Data entries:

[BEGIN]

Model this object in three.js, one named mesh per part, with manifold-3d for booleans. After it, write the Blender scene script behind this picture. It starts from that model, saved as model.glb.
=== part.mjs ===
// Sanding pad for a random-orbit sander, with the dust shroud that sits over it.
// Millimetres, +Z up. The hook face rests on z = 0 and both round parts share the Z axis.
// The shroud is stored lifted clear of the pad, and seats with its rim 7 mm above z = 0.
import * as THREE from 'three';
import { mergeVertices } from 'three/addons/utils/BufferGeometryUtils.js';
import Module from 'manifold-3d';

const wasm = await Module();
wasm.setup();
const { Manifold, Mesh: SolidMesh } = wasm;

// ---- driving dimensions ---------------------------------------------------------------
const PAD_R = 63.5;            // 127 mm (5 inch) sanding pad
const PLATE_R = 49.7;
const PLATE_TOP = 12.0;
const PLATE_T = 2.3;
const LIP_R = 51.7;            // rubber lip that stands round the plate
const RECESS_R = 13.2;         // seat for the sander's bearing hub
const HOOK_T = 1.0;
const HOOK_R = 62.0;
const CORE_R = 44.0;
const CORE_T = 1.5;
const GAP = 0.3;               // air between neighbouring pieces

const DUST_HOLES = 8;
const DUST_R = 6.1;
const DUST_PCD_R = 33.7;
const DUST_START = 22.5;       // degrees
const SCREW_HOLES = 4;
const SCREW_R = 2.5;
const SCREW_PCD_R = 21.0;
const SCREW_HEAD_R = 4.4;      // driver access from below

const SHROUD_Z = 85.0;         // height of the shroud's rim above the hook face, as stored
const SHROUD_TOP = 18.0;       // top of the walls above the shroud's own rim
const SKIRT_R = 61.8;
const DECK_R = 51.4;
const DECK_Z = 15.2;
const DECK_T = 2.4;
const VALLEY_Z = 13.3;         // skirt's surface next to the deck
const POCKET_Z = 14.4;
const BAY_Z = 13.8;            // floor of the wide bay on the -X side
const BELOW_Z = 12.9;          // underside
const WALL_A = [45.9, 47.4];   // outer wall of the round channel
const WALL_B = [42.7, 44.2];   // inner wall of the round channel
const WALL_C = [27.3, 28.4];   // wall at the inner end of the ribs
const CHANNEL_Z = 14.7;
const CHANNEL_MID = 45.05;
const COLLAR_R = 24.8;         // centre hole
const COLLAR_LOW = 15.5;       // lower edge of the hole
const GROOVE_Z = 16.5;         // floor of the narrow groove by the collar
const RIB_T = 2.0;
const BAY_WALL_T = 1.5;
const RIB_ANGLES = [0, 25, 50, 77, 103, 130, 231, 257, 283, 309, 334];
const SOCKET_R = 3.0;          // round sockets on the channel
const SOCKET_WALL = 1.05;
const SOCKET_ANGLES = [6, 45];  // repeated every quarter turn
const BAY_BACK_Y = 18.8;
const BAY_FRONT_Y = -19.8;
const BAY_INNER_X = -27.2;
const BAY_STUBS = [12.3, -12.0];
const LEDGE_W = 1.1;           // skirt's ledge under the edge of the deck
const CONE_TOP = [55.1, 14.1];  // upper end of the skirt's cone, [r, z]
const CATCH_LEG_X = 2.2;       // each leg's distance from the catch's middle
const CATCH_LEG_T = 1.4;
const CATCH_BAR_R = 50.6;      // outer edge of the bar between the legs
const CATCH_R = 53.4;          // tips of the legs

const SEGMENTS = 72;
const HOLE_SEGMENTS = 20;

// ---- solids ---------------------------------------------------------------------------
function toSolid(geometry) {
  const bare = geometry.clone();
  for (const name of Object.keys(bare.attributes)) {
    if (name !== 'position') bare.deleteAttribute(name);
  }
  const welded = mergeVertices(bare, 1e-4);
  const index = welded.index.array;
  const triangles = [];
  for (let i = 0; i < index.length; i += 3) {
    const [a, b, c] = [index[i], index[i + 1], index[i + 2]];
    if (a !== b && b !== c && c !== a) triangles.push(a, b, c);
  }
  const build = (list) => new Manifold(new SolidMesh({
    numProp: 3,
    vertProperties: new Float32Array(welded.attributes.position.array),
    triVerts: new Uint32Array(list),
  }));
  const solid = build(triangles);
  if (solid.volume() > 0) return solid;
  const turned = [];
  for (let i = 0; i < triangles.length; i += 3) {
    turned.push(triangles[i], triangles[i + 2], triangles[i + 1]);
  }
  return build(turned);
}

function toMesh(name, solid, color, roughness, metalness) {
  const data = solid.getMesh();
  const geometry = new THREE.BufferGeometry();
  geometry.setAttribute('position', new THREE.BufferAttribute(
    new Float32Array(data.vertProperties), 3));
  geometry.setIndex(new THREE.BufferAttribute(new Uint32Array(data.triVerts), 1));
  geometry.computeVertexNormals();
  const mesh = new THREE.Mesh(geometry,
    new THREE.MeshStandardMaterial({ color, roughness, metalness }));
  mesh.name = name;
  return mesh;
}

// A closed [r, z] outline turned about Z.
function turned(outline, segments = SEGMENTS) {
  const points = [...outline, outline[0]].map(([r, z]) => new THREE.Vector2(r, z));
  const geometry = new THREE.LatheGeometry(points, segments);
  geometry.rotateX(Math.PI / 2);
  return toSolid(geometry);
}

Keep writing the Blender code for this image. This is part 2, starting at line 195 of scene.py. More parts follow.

[END]

## What is required
Reproduce exactly, please, only the lines from the start of the data above to the line that contains "Manifold, Mesh: SolidMesh", with both ends kept.

## Expected answer
Model this object in three.js, one named mesh per part, with manifold-3d for booleans. After it, write the Blender scene script behind this picture. It starts from that model, saved as model.glb.
=== part.mjs ===
// Sanding pad for a random-orbit sander, with the dust shroud that sits over it.
// Millimetres, +Z up. The hook face rests on z = 0 and both round parts share the Z axis.
// The shroud is stored lifted clear of the pad, and seats with its rim 7 mm above z = 0.
import * as THREE from 'three';
import { mergeVertices } from 'three/addons/utils/BufferGeometryUtils.js';
import Module from 'manifold-3d';

const wasm = await Module();
wasm.setup();
const { Manifold, Mesh: SolidMesh } = wasm;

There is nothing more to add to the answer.